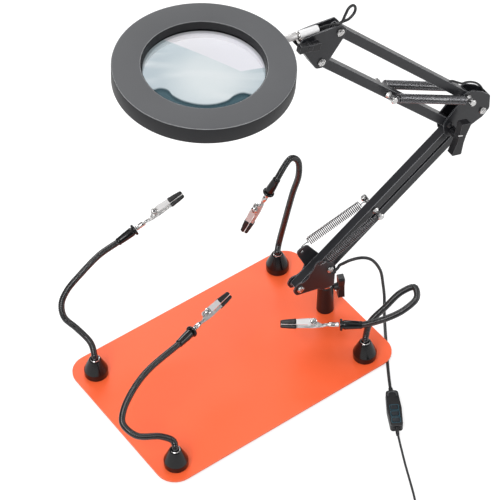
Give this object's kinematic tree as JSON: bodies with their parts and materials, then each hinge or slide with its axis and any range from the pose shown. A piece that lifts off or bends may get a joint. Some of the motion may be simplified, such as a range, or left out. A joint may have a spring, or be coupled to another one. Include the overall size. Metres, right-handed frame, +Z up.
{
  "type": "helping hands magnifier",
  "caption": "Ring-light magnifier on a sprung swing arm over a steel work plate, with magnet-footed flexible arms carrying spring clips and an inline lamp controller.",
  "frame": {"origin": "middle of the front left foot's underside, on the plane all the feet stand on", "axes": "+Z up, +X along the plate's long side towards the post, +Y towards the plate's rear long side"},
  "size_m": [0.4893, 0.419, 0.4352],
  "materials": {
    "orange_paint": "satin powder coat",
    "black_paint": "satin",
    "black_plastic": "moulded",
    "grey_plastic": "fine texture",
    "black_rubber": "matte",
    "bright_steel": "nickel plate",
    "spring_steel": "black oxide",
    "diffuser": "frosted",
    "board": "white solder mask",
    "lens_glass": "polished",
    "blue_button": "soft touch"
  },
  "bodies": {
    "base": {"base_plate": "orange_paint", "foot_fl": "black_rubber", "foot_fr": "black_rubber", "foot_br": "black_rubber", "foot_bl": "black_rubber", "post_socket": "black_plastic", "post_screw": "bright_steel", "lamp_cable": "black_rubber", "tail_cable": "black_rubber", "controller_lower_shell": "black_plastic", "controller_upper_shell": "black_plastic"},
    "thumb_screw": {"post_thumb_screw": "black_plastic"},
    "swivel": {"yoke": "black_paint", "yoke_spigot": "bright_steel", "yoke_screw_front": "bright_steel", "yoke_screw_rear": "bright_steel", "lower_spring_near": "spring_steel", "lower_spring_far": "spring_steel"},
    "lower_arm": {"lower_bar_front": "black_paint", "lower_spring_pin": "bright_steel"},
    "lower_link": {"lower_bar_rear": "black_paint"},
    "elbow": {"elbow_bracket": "black_paint", "elbow_screw_rear": "bright_steel", "elbow_screw_inner": "bright_steel", "elbow_spring_bolt": "bright_steel", "upper_spring_near": "spring_steel", "upper_spring_far": "spring_steel"},
    "elbow_knob": {"elbow_wing_knob": "black_plastic"},
    "upper_arm": {"upper_bar_inner": "black_paint", "upper_spring_pin": "bright_steel"},
    "upper_link": {"upper_bar_outer": "black_paint"},
    "head_carrier": {"head_bracket": "black_paint", "head_screw_upper": "bright_steel", "head_screw_lower": "bright_steel"},
    "head_knob": {"head_wing_knob": "black_plastic"},
    "tilt": {"tilt_block": "bright_steel"},
    "head": {"stem_rod": "bright_steel", "ring_housing": "grey_plastic", "ring_cover": "diffuser", "led_board": "board", "lens": "lens_glass"},
    "button_1": {"button_1": "blue_button"},
    "button_2": {"button_2": "blue_button"},
    "button_3": {"button_3": "blue_button"},
    "arm_fl": {"magnet_foot_fl": "black_plastic", "gooseneck_fl": "black_rubber", "clip_body_fl": "bright_steel"},
    "jaw_fl": {"clip_jaw_fl": "bright_steel"},
    "arm_bl": {"magnet_foot_bl": "black_plastic", "gooseneck_bl": "black_rubber", "clip_body_bl": "bright_steel"},
    "jaw_bl": {"clip_jaw_bl": "bright_steel"},
    "arm_br": {"magnet_foot_br": "black_plastic", "gooseneck_br": "black_rubber", "clip_body_br": "bright_steel"},
    "jaw_br": {"clip_jaw_br": "bright_steel"},
    "arm_fr": {"magnet_foot_fr": "black_plastic", "gooseneck_fr": "black_rubber", "clip_body_fr": "bright_steel"},
    "jaw_fr": {"clip_jaw_fr": "bright_steel"}
  },
  "joints": [
    {"name": "post_thumb_screw_turn", "type": "hinge", "parent": "base", "child": "thumb_screw", "pos_m": [0.26962, 0.07349, 0.039], "axis": [0.9135, -0.4067, 0], "range_deg": [-180, 180]},
    {"name": "arm_swivel", "type": "hinge", "parent": "base", "child": "swivel", "pos_m": [0.255, 0.08, 0.0457], "axis": [0, 0, 1], "range_deg": [-60, 60]},
    {"name": "lower_arm_lift", "type": "hinge", "parent": "swivel", "child": "lower_arm", "pos_m": [0.21844, 0.0832, 0.0654], "axis": [-0.0872, -0.9962, 0], "range_deg": [-5, 45], "deforming": ["lower_spring_near", "lower_spring_far"]},
    {"name": "lower_link_swing", "type": "hinge", "parent": "swivel", "child": "lower_link", "pos_m": [0.2557, 0.07994, 0.0757], "axis": [-0.0872, -0.9962, 0], "range_deg": [-5, 45]},
    {"name": "elbow_level", "type": "hinge", "parent": "lower_arm", "child": "elbow", "pos_m": [0.40508, 0.06687, 0.2055], "axis": [-0.0872, -0.9962, 0], "range_deg": [-45, 5]},
    {"name": "elbow_knob_turn", "type": "hinge", "parent": "elbow", "child": "elbow_knob", "pos_m": [0.40508, 0.06687, 0.2055], "axis": [-0.0872, -0.9962, 0], "range_deg": [-180, 180]},
    {"name": "upper_arm_lift", "type": "hinge", "parent": "elbow", "child": "upper_arm", "pos_m": [0.40054, 0.06727, 0.2158], "axis": [-0.0872, -0.9962, 0], "range_deg": [-30, 35], "deforming": ["upper_spring_near", "upper_spring_far"]},
    {"name": "upper_link_swing", "type": "hinge", "parent": "elbow", "child": "upper_link", "pos_m": [0.42136, 0.06545, 0.244], "axis": [-0.0872, -0.9962, 0], "range_deg": [-30, 35]},
    {"name": "head_level", "type": "hinge", "parent": "upper_arm", "child": "head_carrier", "pos_m": [0.24075, 0.08125, 0.3784], "axis": [-0.0872, -0.9962, 0], "range_deg": [-35, 30]},
    {"name": "head_knob_turn", "type": "hinge", "parent": "head_carrier", "child": "head_knob", "pos_m": [0.22312, 0.08279, 0.409], "axis": [-0.0872, -0.9962, 0], "range_deg": [-180, 180]},
    {"name": "head_tilt", "type": "hinge", "parent": "head_carrier", "child": "tilt", "pos_m": [0.22312, 0.08279, 0.409], "axis": [-0.0872, -0.9962, 0], "range_deg": [-45, 45]},
    {"name": "head_roll", "type": "hinge", "parent": "tilt", "child": "head", "pos_m": [0.20275, 0.08457, 0.4187], "axis": [0.9923, -0.0868, -0.0881], "range_deg": [-90, 90]},
    {"name": "button_1_press", "type": "slide", "parent": "base", "child": "button_1", "axis": [0, 0, -1], "range_m": [0, 0.0008], "stiffness_N_per_m": 150},
    {"name": "button_2_press", "type": "slide", "parent": "base", "child": "button_2", "axis": [0, 0, -1], "range_m": [0, 0.0008], "stiffness_N_per_m": 150},
    {"name": "button_3_press", "type": "slide", "parent": "base", "child": "button_3", "axis": [0, 0, -1], "range_m": [0, 0.0008], "stiffness_N_per_m": 150},
    {"name": "magnet_fl_lift", "type": "slide", "parent": "base", "child": "arm_fl", "axis": [0, 0, 1], "range_m": [0, 0.025]},
    {"name": "clip_fl_open", "type": "hinge", "parent": "arm_fl", "child": "jaw_fl", "pos_m": [0.10842, 0.09399, 0.08536], "axis": [0.1759, -0.474, 0.8628], "range_deg": [0, 20], "stiffness_Nm_per_rad": 0.05},
    {"name": "magnet_bl_lift", "type": "slide", "parent": "base", "child": "arm_bl", "axis": [0, 0, 1], "range_m": [0, 0.025]},
    {"name": "clip_bl_open", "type": "hinge", "parent": "arm_bl", "child": "jaw_bl", "pos_m": [0.12636, 0.21402, 0.12745], "axis": [-0.2951, -0.5686, 0.7679], "range_deg": [0, 20], "stiffness_Nm_per_rad": 0.05},
    {"name": "magnet_br_lift", "type": "slide", "parent": "base", "child": "arm_br", "axis": [0, 0, 1], "range_m": [0, 0.025]},
    {"name": "clip_br_open", "type": "hinge", "parent": "arm_br", "child": "jaw_br", "pos_m": [0.2207, 0.16108, 0.11789], "axis": [0.8271, 0.5381, -0.1622], "range_deg": [0, 20], "stiffness_Nm_per_rad": 0.05},
    {"name": "magnet_fr_lift", "type": "slide", "parent": "base", "child": "arm_fr", "axis": [0, 0, 1], "range_m": [0, 0.025]},
    {"name": "clip_fr_open", "type": "hinge", "parent": "arm_fr", "child": "jaw_fr", "pos_m": [0.20433, 0.03452, 0.06085], "axis": [0.4082, 0.5478, -0.7303], "range_deg": [0, 20], "stiffness_Nm_per_rad": 0.05}
  ],
  "couplings": [
    {"joint": "lower_link_swing", "follows": "lower_arm_lift", "ratio": 1},
    {"joint": "elbow_level", "follows": "lower_arm_lift", "ratio": -1},
    {"joint": "upper_link_swing", "follows": "upper_arm_lift", "ratio": 1},
    {"joint": "head_level", "follows": "upper_arm_lift", "ratio": -1}
  ]
}
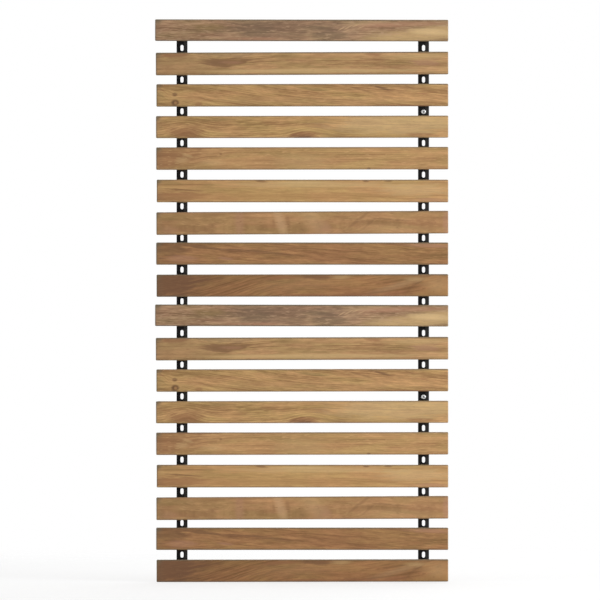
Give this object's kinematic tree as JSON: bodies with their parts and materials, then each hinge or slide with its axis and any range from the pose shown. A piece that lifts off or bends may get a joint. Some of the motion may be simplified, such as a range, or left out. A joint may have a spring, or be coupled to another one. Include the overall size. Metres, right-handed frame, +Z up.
{
  "type": "slatted garden privacy screen",
  "caption": "Garden privacy screen of horizontal hardwood slats screwed across slotted black steel uprights, for fixing to a wall or posts.",
  "frame": {"origin": "in the wall plane, which the back edges of both uprights touch, in the middle of the width and level with the lower edge of the lowest slat's row", "axes": "+X right as seen from the garden, +Y into the wall, +Z up; the slats' faces look along -Y"},
  "size_m": [0.8031, 0.0303, 1.5415],
  "materials": {
    "wood_greyed": "oiled hardwood, greyed brown",
    "wood_honey": "oiled hardwood, honey brown",
    "wood_light": "oiled hardwood, light honey",
    "wood_brown": "oiled hardwood, mid brown",
    "wood_russet": "oiled hardwood, reddish brown",
    "wood_dark": "oiled hardwood, dark brown",
    "black_steel": "black powder coat, satin",
    "zinc_steel": "bright zinc or stainless"
  },
  "bodies": {
    "root": {"slat_01": "wood_greyed", "slat_02": "wood_honey", "slat_03": "wood_honey", "slat_04": "wood_light", "slat_05": "wood_honey", "slat_06": "wood_light", "slat_07": "wood_brown", "slat_08": "wood_russet", "slat_09": "wood_dark", "slat_10": "wood_greyed", "slat_11": "wood_honey", "slat_12": "wood_honey", "slat_13": "wood_light", "slat_14": "wood_honey", "slat_15": "wood_light", "slat_16": "wood_brown", "slat_17": "wood_russet", "slat_18": "wood_dark", "upright_left": "black_steel", "upright_right": "black_steel", "slat_screw_left_01": "zinc_steel", "slat_screw_left_02": "zinc_steel", "slat_screw_left_03": "zinc_steel", "slat_screw_left_04": "zinc_steel", "slat_screw_left_05": "zinc_steel", "slat_screw_left_06": "zinc_steel", "slat_screw_left_07": "zinc_steel", "slat_screw_left_08": "zinc_steel", "slat_screw_left_09": "zinc_steel", "slat_screw_left_10": "zinc_steel", "slat_screw_left_11": "zinc_steel", "slat_screw_left_12": "zinc_steel", "slat_screw_left_13": "zinc_steel", "slat_screw_left_14": "zinc_steel", "slat_screw_left_15": "zinc_steel", "slat_screw_left_16": "zinc_steel", "slat_screw_left_17": "zinc_steel", "slat_screw_left_18": "zinc_steel", "slat_screw_right_01": "zinc_steel", "slat_screw_right_02": "zinc_steel", "slat_screw_right_03": "zinc_steel", "slat_screw_right_04": "zinc_steel", "slat_screw_right_05": "zinc_steel", "slat_screw_right_06": "zinc_steel", "slat_screw_right_07": "zinc_steel", "slat_screw_right_08": "zinc_steel", "slat_screw_right_09": "zinc_steel", "slat_screw_right_10": "zinc_steel", "slat_screw_right_11": "zinc_steel", "slat_screw_right_12": "zinc_steel", "slat_screw_right_13": "zinc_steel", "slat_screw_right_14": "zinc_steel", "slat_screw_right_15": "zinc_steel", "slat_screw_right_16": "zinc_steel", "slat_screw_right_17": "zinc_steel", "slat_screw_right_18": "zinc_steel", "fixing_bolt_upper": "zinc_steel", "fixing_bolt_lower": "zinc_steel", "fixing_nut_upper": "zinc_steel", "fixing_nut_lower": "zinc_steel"}
  },
  "joints": []
}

++++++

**Stated problem**
Determine how many lines above contain "with" as a word or string. Give the number alone.

**Output for this task**
4